Let’s get right to the point: March in Anchorage means the Iditarod, and the opening festivities (this year falling on March 7) downtown around 4th Ave are not to be missed. Nor is getting chased by a stampede of hungry hungry reindeer during the Fur Rendezvous later that day. And perhaps you’d like to try your hand at mushing some sled dogs yourself? Or you could grab yourself a helicopter tour of nearby glaciers, or take a biking tour over frozen lakes if you’re the active type. Bonus: March is also prime aurora borealis-viewing. MORE:The best way to watch the Iditarod is to volunteer -- here’s how
Antelope Valley, California
March is when you’ll want to make the trip out to Antelope Valley California Poppy Reserve, about an hour’s drive from Los Angeles. You probably already guessed, but this is because March is when the reserve’s namesake poppies are in their most glorious bloom.
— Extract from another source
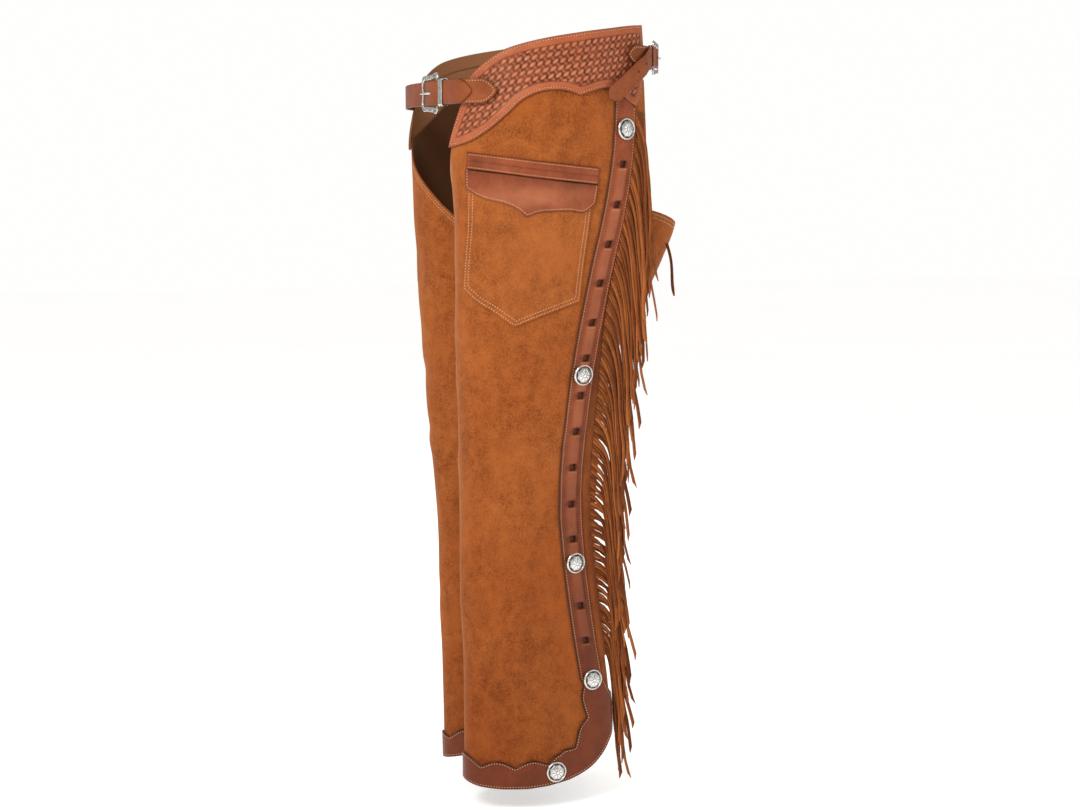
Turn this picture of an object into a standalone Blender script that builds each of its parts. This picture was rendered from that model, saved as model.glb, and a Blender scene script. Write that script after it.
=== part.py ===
"""Leather chaps: two suede legs with tooled yokes, laced bands, fringe, pockets and buckled belts.

Row frame: +Z up, the wearer faces -Y and the wearer's left leg is at +X.
The origin is the middle of the waist at belt height. Blender lengths are metres; tables are mm.
"""
import math

import bmesh
import bpy
import numpy as np

MM = 0.001

# Sheet and hardware thicknesses.
SUEDE = 1.8 * MM
YOKE_THICK = 2.8 * MM
BAND_THICK = 2.0 * MM
PATCH_THICK = 1.4 * MM
FLAP_THICK = 1.7 * MM
WELT_THICK = 2.2 * MM
ROOT_THICK = 1.3 * MM
LACE_THICK = 2.0 * MM
TAPE_THICK = 1.1 * MM

# Distance of each layer's inner face from the leg's own form.
ON_SUEDE = 2.9 * MM
ON_ROOT = 5.0 * MM
ON_LACE = 5.6 * MM
ON_PATCH = 4.9 * MM
ON_BAND = 8.1 * MM
ON_HEM_BAND = 5.4 * MM
IN_ZIP = -2.4 * MM

# One row per height: plan position of five landmarks round the left leg.
SECTION_COLUMNS = ("z", "outer_x", "outer_y", "front_x", "front_y", "inner_x", "inner_y",
                   "back_x", "back_y", "seam_x", "seam_y")
SECTIONS = (
    (75, 172, 2, 62, -136, 20, 0, 38, 146, 140, 100),
    (0, 178, 2, 68, -148, 18, 0, 40, 154, 146, 107),
    (-60, 180, 0, 84, -149, 16, 0, 50, 166, 150, 106),
    (-115, 179, -4, 100, -146, 15, 0, 66, 180, 153, 103),
    (-170, 176, -8, 110, -142, 14, 0, 80, 186, 154, 95),
    (-215, 172, -12, 114, -140, 13, 5, 86, 186, 153, 86),
    (-265, 166, -16, 108, -139, 12, 0, 84, 168, 149, 75),
    (-320, 159, -20, 101, -137, 11, -10, 81, 142, 143, 65),
    (-380, 151, -26, 94, -134, 11, -20, 78, 108, 137, 56),
    (-440, 144, -30, 89, -131, 11, -28, 76, 86, 131, 49),
    (-500, 138, -34, 83, -128, 10, -30, 72, 78, 125, 43),
    (-560, 129, -36, 74, -124, 9, -30, 65, 75, 117, 40),
    (-620, 119, -36, 66, -121, 8, -28, 60, 74, 107, 43),
    (-680, 112, -33, 60, -119, 7, -26, 55, 76, 99, 51),
    (-745, 108, -28, 58, -118, 7, -22, 52, 81, 94, 62),
    (-810, 106, -22, 57, -117, 7, -18, 51, 88, 91, 73),
    (-870, 105, -17, 56, -116, 7, -14, 50, 95, 90, 84),
    (-1020, 104, -12, 55, -113, 7, -10, 50, 104, 90, 96),
)
SAMPLES = 28
ROUNDING = 10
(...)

Spend your spring break winding through the otherworldly fields of flowers alongside kangaroo rats and meadow larks and, if you’re very lucky, a bobcat or two. Just do make sure you stay on the trails -- aside from risking a ticket from the park service, wandering off the graded paths means that visitors who come after you just see patches of dirt where poppies might have bloomed otherwise. Keep an eye out for scorpions, too.